Dataset excerpts

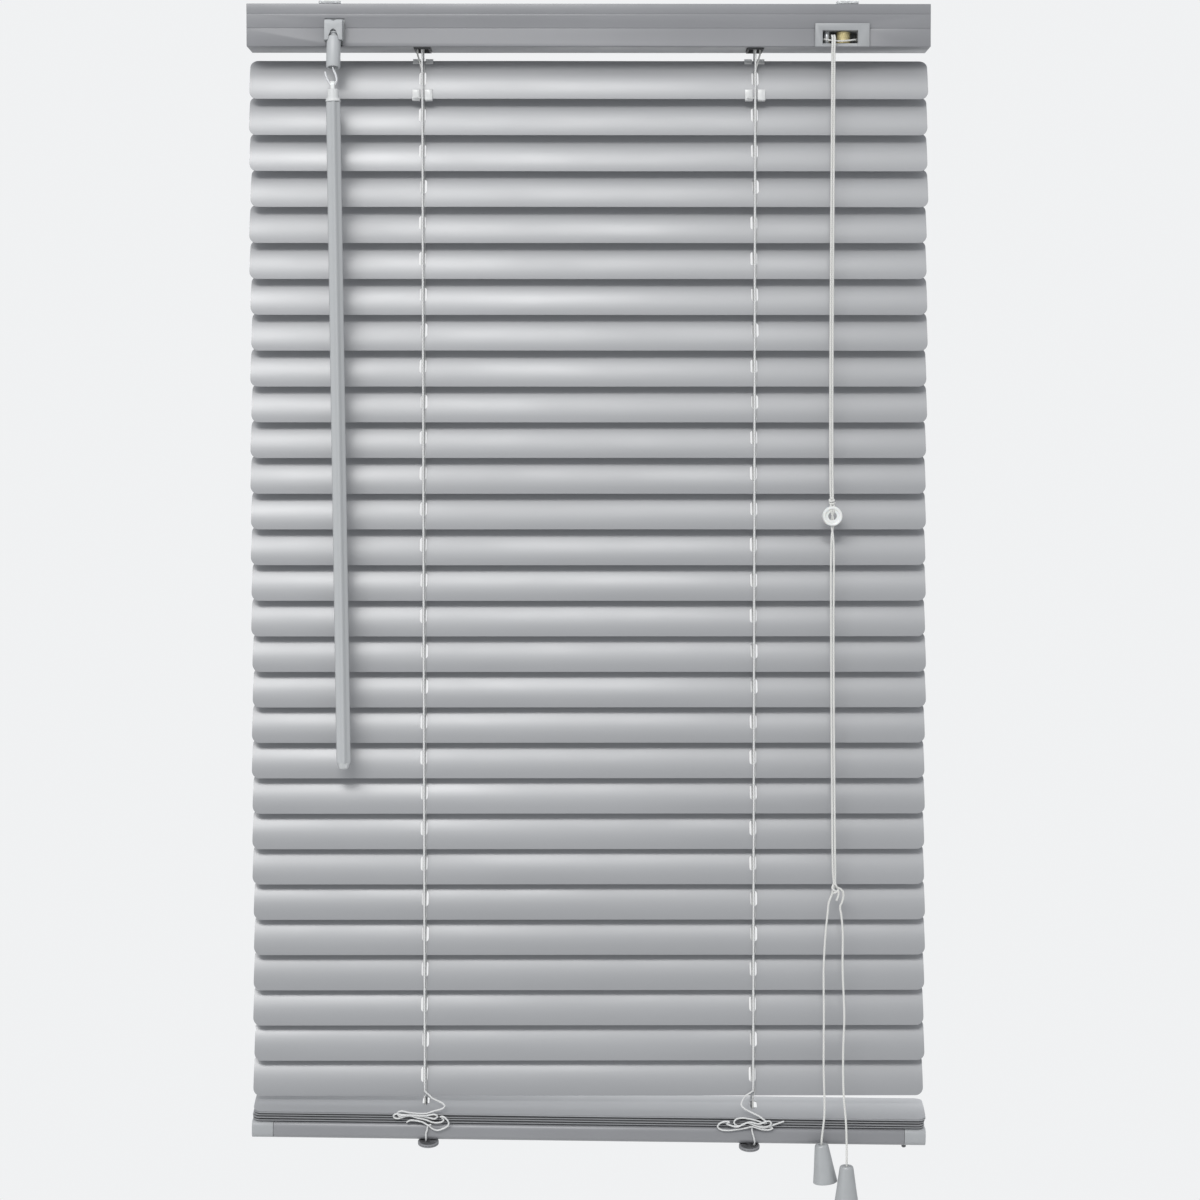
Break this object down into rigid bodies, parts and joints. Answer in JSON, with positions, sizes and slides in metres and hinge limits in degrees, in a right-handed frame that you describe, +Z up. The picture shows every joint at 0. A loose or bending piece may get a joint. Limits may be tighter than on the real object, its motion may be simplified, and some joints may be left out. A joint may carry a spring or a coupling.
{
  "type": "venetian blind",
  "caption": "Slim venetian blind with curved grey slats, headrail, tilt wand, lift cords with tassels and bottom rail, hanging lowered and closed.",
  "frame": {"origin": "centre of the headrail's back face", "axes": "+Z up, -Y towards the room, +X to the right as seen from the room"},
  "size_m": [0.4028, 0.0444, 0.7113],
  "materials": {
    "grey_paint": "satin light grey powder paint",
    "slat_paint": "satin silver-grey lacquer",
    "grey_plastic": "satin grey moulding",
    "dark_plastic": "matt dark grey moulding",
    "clear_plastic": "clear, glossy",
    "white_plastic": "white, slightly glossy",
    "white_cord": "braided polyester",
    "zinc_steel": "zinc plated",
    "bright_wire": "bright plated wire",
    "brass": "dull, knurled"
  },
  "bodies": {
    "headrail_fixed": {"headrail": "grey_paint", "mounting_bracket_left": "clear_plastic", "mounting_bracket_right": "clear_plastic", "ladder_cradle_left": "dark_plastic", "ladder_cradle_right": "dark_plastic", "tilter_housing": "grey_plastic", "cord_lock_housing": "grey_plastic"},
    "tilt_shaft": {"tilt_rod": "zinc_steel", "ladder_drum_left": "white_plastic", "ladder_drum_right": "white_plastic", "tilter_gear": "white_plastic"},
    "worm": {"tilter_worm": "grey_plastic"},
    "hook": {"wand_hook": "bright_wire"},
    "wand": {"wand_rod": "clear_plastic"},
    "lock_roller": {"cord_lock_roller": "brass"},
    "cord_pull": {"pull_cord": "white_cord", "cord_disc": "white_plastic", "cord_tassel_left": "grey_plastic", "cord_tassel_right": "grey_plastic"},
    "rail": {"bottom_rail": "grey_paint", "bottom_rail_cap_left": "grey_plastic", "bottom_rail_cap_right": "grey_plastic", "stacked_slats": "slat_paint"},
    "ladder_front": {"ladder_front_left": "white_cord", "ladder_front_right": "white_cord"},
    "ladder_back": {"ladder_back_left": "white_cord", "ladder_back_right": "white_cord"},
    "carrier_25": {"lift_cord_25": "white_cord"},
    "carrier_26": {"lift_cord_26": "white_cord"},
    "carrier_27": {"lift_cord_27": "white_cord"},
    "carrier_28": {"lift_cord_28": "white_cord"},
    "body_slat_01": {"slat_01": "slat_paint"},
    "body_slat_02": {"slat_02": "slat_paint"},
    "body_slat_03": {"slat_03": "slat_paint"},
    "body_slat_04": {"slat_04": "slat_paint"},
    "body_slat_05": {"slat_05": "slat_paint"},
    "body_slat_06": {"slat_06": "slat_paint"},
    "body_slat_07": {"slat_07": "slat_paint"},
    "body_slat_08": {"slat_08": "slat_paint"},
    "body_slat_09": {"slat_09": "slat_paint"},
    "body_slat_10": {"slat_10": "slat_paint"},
    "body_slat_11": {"slat_11": "slat_paint"},
    "body_slat_12": {"slat_12": "slat_paint"},
    "body_slat_13": {"slat_13": "slat_paint"},
    "body_slat_14": {"slat_14": "slat_paint"},
    "body_slat_15": {"slat_15": "slat_paint"},
    "body_slat_16": {"slat_16": "slat_paint"},
    "body_slat_17": {"slat_17": "slat_paint"},
    "body_slat_18": {"slat_18": "slat_paint"},
    "body_slat_19": {"slat_19": "slat_paint"},
    "body_slat_20": {"slat_20": "slat_paint"},
    "body_slat_21": {"slat_21": "slat_paint"},
    "body_slat_22": {"slat_22": "slat_paint"},
    "body_slat_23": {"slat_23": "slat_paint"},
    "body_slat_24": {"slat_24": "slat_paint"},
    "body_slat_25": {"slat_25": "slat_paint"},
    "body_slat_26": {"slat_26": "slat_paint"},
    "body_slat_27": {"slat_27": "slat_paint"},
    "body_slat_28": {"slat_28": "slat_paint"},
    "body_slat_29": {"slat_29": "slat_paint"}
  },
  "joints": [
    {"name": "tilt", "type": "hinge", "parent": "headrail_fixed", "child": "tilt_shaft", "pos_m": [0, -0.0125, -0.001], "axis": [-1, 0, 0], "range_deg": [0, 140]},
    {"name": "worm_spin", "type": "hinge", "parent": "headrail_fixed", "child": "worm", "pos_m": [-0.1498, -0.027, -0.008], "axis": [0, -0.2079, -0.9781], "range_deg": [0, 2520]},
    {"name": "wand_spin", "type": "hinge", "parent": "headrail_fixed", "child": "hook", "pos_m": [-0.1502, -0.0308, -0.0236], "axis": [0.0122, 0, -0.9999], "range_deg": [0, 2520]},
    {"name": "wand_swing", "type": "hinge", "parent": "hook", "child": "wand", "pos_m": [-0.15005, -0.0308, -0.0357], "axis": [-1, 0, 0], "range_deg": [0, 45]},
    {"name": "slat_01_tilt", "type": "hinge", "parent": "headrail_fixed", "child": "body_slat_01", "pos_m": [0, -0.0125, -0.0305], "axis": [-1, 0, 0], "range_deg": [0, 140]},
    {"name": "slat_02_tilt", "type": "hinge", "parent": "headrail_fixed", "child": "body_slat_02", "pos_m": [0, -0.0125, -0.05175], "axis": [-1, 0, 0], "range_deg": [0, 140]},
    {"name": "slat_03_tilt", "type": "hinge", "parent": "headrail_fixed", "child": "body_slat_03", "pos_m": [0, -0.0125, -0.073], "axis": [-1, 0, 0], "range_deg": [0, 140]},
    {"name": "slat_04_tilt", "type": "hinge", "parent": "headrail_fixed", "child": "body_slat_04", "pos_m": [0, -0.0125, -0.09425], "axis": [-1, 0, 0], "range_deg": [0, 140]},
    {"name": "slat_05_tilt", "type": "hinge", "parent": "headrail_fixed", "child": "body_slat_05", "pos_m": [0, -0.0125, -0.1155], "axis": [-1, 0, 0], "range_deg": [0, 140]},
    {"name": "slat_06_tilt", "type": "hinge", "parent": "headrail_fixed", "child": "body_slat_06", "pos_m": [0, -0.0125, -0.13675], "axis": [-1, 0, 0], "range_deg": [0, 140]},
    {"name": "slat_07_tilt", "type": "hinge", "parent": "headrail_fixed", "child": "body_slat_07", "pos_m": [0, -0.0125, -0.158], "axis": [-1, 0, 0], "range_deg": [0, 140]},
    {"name": "slat_08_tilt", "type": "hinge", "parent": "headrail_fixed", "child": "body_slat_08", "pos_m": [0, -0.0125, -0.17925], "axis": [-1, 0, 0], "range_deg": [0, 140]},
    {"name": "slat_09_tilt", "type": "hinge", "parent": "headrail_fixed", "child": "body_slat_09", "pos_m": [0, -0.0125, -0.2005], "axis": [-1, 0, 0], "range_deg": [0, 140]},
    {"name": "slat_10_tilt", "type": "hinge", "parent": "headrail_fixed", "child": "body_slat_10", "pos_m": [0, -0.0125, -0.22175], "axis": [-1, 0, 0], "range_deg": [0, 140]},
    {"name": "slat_11_tilt", "type": "hinge", "parent": "headrail_fixed", "child": "body_slat_11", "pos_m": [0, -0.0125, -0.243], "axis": [-1, 0, 0], "range_deg": [0, 140]},
    {"name": "slat_12_tilt", "type": "hinge", "parent": "headrail_fixed", "child": "body_slat_12", "pos_m": [0, -0.0125, -0.26425], "axis": [-1, 0, 0], "range_deg": [0, 140]},
    {"name": "slat_13_tilt", "type": "hinge", "parent": "headrail_fixed", "child": "body_slat_13", "pos_m": [0, -0.0125, -0.2855], "axis": [-1, 0, 0], "range_deg": [0, 140]},
    {"name": "slat_14_tilt", "type": "hinge", "parent": "headrail_fixed", "child": "body_slat_14", "pos_m": [0, -0.0125, -0.30675], "axis": [-1, 0, 0], "range_deg": [0, 140]},
    {"name": "slat_15_tilt", "type": "hinge", "parent": "headrail_fixed", "child": "body_slat_15", "pos_m": [0, -0.0125, -0.328], "axis": [-1, 0, 0], "range_deg": [0, 140]},
    {"name": "slat_16_tilt", "type": "hinge", "parent": "headrail_fixed", "child": "body_slat_16", "pos_m": [0, -0.0125, -0.34925], "axis": [-1, 0, 0], "range_deg": [0, 140]},
    {"name": "slat_17_tilt", "type": "hinge", "parent": "headrail_fixed", "child": "body_slat_17", "pos_m": [0, -0.0125, -0.3705], "axis": [-1, 0, 0], "range_deg": [0, 140]},
    {"name": "slat_18_tilt", "type": "hinge", "parent": "headrail_fixed", "child": "body_slat_18", "pos_m": [0, -0.0125, -0.39175], "axis": [-1, 0, 0], "range_deg": [0, 140]},
    {"name": "slat_19_tilt", "type": "hinge", "parent": "headrail_fixed", "child": "body_slat_19", "pos_m": [0, -0.0125, -0.413], "axis": [-1, 0, 0], "range_deg": [0, 140]},
    {"name": "slat_20_tilt", "type": "hinge", "parent": "headrail_fixed", "child": "body_slat_20", "pos_m": [0, -0.0125, -0.43425], "axis": [-1, 0, 0], "range_deg": [0, 140]},
    {"name": "slat_21_tilt", "type": "hinge", "parent": "headrail_fixed", "child": "body_slat_21", "pos_m": [0, -0.0125, -0.4555], "axis": [-1, 0, 0], "range_deg": [0, 140]},
    {"name": "slat_22_tilt", "type": "hinge", "parent": "headrail_fixed", "child": "body_slat_22", "pos_m": [0, -0.0125, -0.47675], "axis": [-1, 0, 0], "range_deg": [0, 140]},
    {"name": "slat_23_tilt", "type": "hinge", "parent": "headrail_fixed", "child": "body_slat_23", "pos_m": [0, -0.0125, -0.498], "axis": [-1, 0, 0], "range_deg": [0, 140]},
    {"name": "slat_24_tilt", "type": "hinge", "parent": "headrail_fixed", "child": "body_slat_24", "pos_m": [0, -0.0125, -0.51925], "axis": [-1, 0, 0], "range_deg": [0, 140]},
    {"name": "slat_25_tilt", "type": "hinge", "parent": "carrier_25", "child": "body_slat_25", "pos_m": [0, -0.0125, -0.5405], "axis": [-1, 0, 0], "range_deg": [0, 140]},
    {"name": "slat_26_tilt", "type": "hinge", "parent": "carrier_26", "child": "body_slat_26", "pos_m": [0, -0.0125, -0.56175], "axis": [-1, 0, 0], "range_deg": [0, 140]},
    {"name": "slat_27_tilt", "type": "hinge", "parent": "carrier_27", "child": "body_slat_27", "pos_m": [0, -0.0125, -0.583], "axis": [-1, 0, 0], "range_deg": [0, 140]},
    {"name": "slat_28_tilt", "type": "hinge", "parent": "carrier_28", "child": "body_slat_28", "pos_m": [0, -0.0125, -0.60425], "axis": [-1, 0, 0], "range_deg": [0, 140]},
    {"name": "slat_29_tilt", "type": "hinge", "parent": "rail", "child": "body_slat_29", "pos_m": [0, -0.0125, -0.6255], "axis": [-1, 0, 0], "range_deg": [0, 140]},
    {"name": "ladder_front_hang", "type": "hinge", "parent": "body_slat_01", "child": "ladder_front", "pos_m": [0, -0.01678, -0.04225], "axis": [-1, 0, 0], "range_deg": [-140, 0]},
    {"name": "ladder_back_hang", "type": "hinge", "parent": "body_slat_01", "child": "ladder_back", "pos_m": [0, -0.00822, -0.01875], "axis": [-1, 0, 0], "range_deg": [-140, 0]},
    {"name": "lift", "type": "slide", "parent": "headrail_fixed", "child": "rail", "axis": [0, 0, 1], "range_m": [0, 0.08375], "deforming": ["ladder_front_left", "ladder_back_left", "ladder_front_right", "ladder_back_right", "lift_cord_25", "lift_cord_26", "lift_cord_27", "lift_cord_28", "pull_cord"]},
    {"name": "gather_25", "type": "slide", "parent": "headrail_fixed", "child": "carrier_25", "axis": [0, 0, 1], "range_m": [0, 0.01675]},
    {"name": "gather_26", "type": "slide", "parent": "headrail_fixed", "child": "carrier_26", "axis": [0, 0, 1], "range_m": [0, 0.0335]},
    {"name": "gather_27", "type": "slide", "parent": "headrail_fixed", "child": "carrier_27", "axis": [0, 0, 1], "range_m": [0, 0.05025]},
    {"name": "gather_28", "type": "slide", "parent": "headrail_fixed", "child": "carrier_28", "axis": [0, 0, 1], "range_m": [0, 0.067]},
    {"name": "cord_draw", "type": "slide", "parent": "headrail_fixed", "child": "cord_pull", "axis": [0, 0, -1], "range_m": [0, 0.08375]},
    {"name": "cord_lock_release", "type": "slide", "parent": "headrail_fixed", "child": "lock_roller", "axis": [1, 0, 0], "range_m": [0, 0.0025]}
  ],
  "couplings": [
    {"joint": "worm_spin", "follows": "tilt", "ratio": 18},
    {"joint": "wand_spin", "follows": "tilt", "ratio": 18},
    {"joint": "slat_01_tilt", "follows": "tilt", "ratio": 1},
    {"joint": "slat_02_tilt", "follows": "tilt", "ratio": 1},
    {"joint": "slat_03_tilt", "follows": "tilt", "ratio": 1},
    {"joint": "slat_04_tilt", "follows": "tilt", "ratio": 1},
    {"joint": "slat_05_tilt", "follows": "tilt", "ratio": 1},
    {"joint": "slat_06_tilt", "follows": "tilt", "ratio": 1},
    {"joint": "slat_07_tilt", "follows": "tilt", "ratio": 1},
    {"joint": "slat_08_tilt", "follows": "tilt", "ratio": 1},
    {"joint": "slat_09_tilt", "follows": "tilt", "ratio": 1},
    {"joint": "slat_10_tilt", "follows": "tilt", "ratio": 1},
    {"joint": "slat_11_tilt", "follows": "tilt", "ratio": 1},
    {"joint": "slat_12_tilt", "follows": "tilt", "ratio": 1},
    {"joint": "slat_13_tilt", "follows": "tilt", "ratio": 1},
    {"joint": "slat_14_tilt", "follows": "tilt", "ratio": 1},
    {"joint": "slat_15_tilt", "follows": "tilt", "ratio": 1},
    {"joint": "slat_16_tilt", "follows": "tilt", "ratio": 1},
    {"joint": "slat_17_tilt", "follows": "tilt", "ratio": 1},
    {"joint": "slat_18_tilt", "follows": "tilt", "ratio": 1},
    {"joint": "slat_19_tilt", "follows": "tilt", "ratio": 1},
    {"joint": "slat_20_tilt", "follows": "tilt", "ratio": 1},
    {"joint": "slat_21_tilt", "follows": "tilt", "ratio": 1},
    {"joint": "slat_22_tilt", "follows": "tilt", "ratio": 1},
    {"joint": "slat_23_tilt", "follows": "tilt", "ratio": 1},
    {"joint": "slat_24_tilt", "follows": "tilt", "ratio": 1},
    {"joint": "slat_25_tilt", "follows": "tilt", "ratio": 1},
    {"joint": "slat_26_tilt", "follows": "tilt", "ratio": 1},
    {"joint": "slat_27_tilt", "follows": "tilt", "ratio": 1},
    {"joint": "slat_28_tilt", "follows": "tilt", "ratio": 1},
    {"joint": "slat_29_tilt", "follows": "tilt", "ratio": 1},
    {"joint": "ladder_front_hang", "follows": "tilt", "ratio": -1},
    {"joint": "ladder_back_hang", "follows": "tilt", "ratio": -1},
    {"joint": "gather_25", "follows": "lift", "ratio": 0.2},
    {"joint": "gather_26", "follows": "lift", "ratio": 0.4},
    {"joint": "gather_27", "follows": "lift", "ratio": 0.6},
    {"joint": "gather_28", "follows": "lift", "ratio": 0.8},
    {"joint": "cord_draw", "follows": "lift", "ratio": 1}
  ]
}
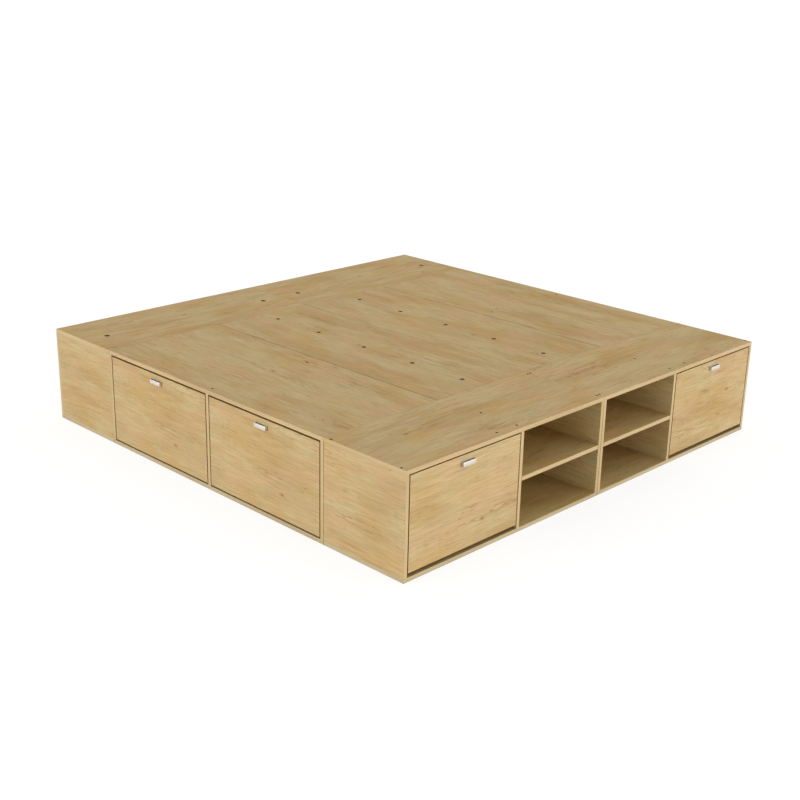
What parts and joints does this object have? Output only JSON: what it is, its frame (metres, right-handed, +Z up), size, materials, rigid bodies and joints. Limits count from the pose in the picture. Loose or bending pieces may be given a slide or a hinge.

What this task involves
Copy out each line of the listing that holds "parts".

Task answer
Break this object down into rigid bodies, parts and joints. Answer in JSON, with positions, sizes and slides in metres and hinge limits in degrees, in a right-handed frame that you describe, +Z up. The picture shows every joint at 0. A loose or bending piece may get a joint. Limits may be tighter than on the real object, its motion may be simplified, and some joints may be left out. A joint may carry a spring or a coupling.
What parts and joints does this object have? Output only JSON: what it is, its frame (metres, right-handed, +Z up), size, materials, rigid bodies and joints. Limits count from the pose in the picture. Loose or bending pieces may be given a slide or a hinge.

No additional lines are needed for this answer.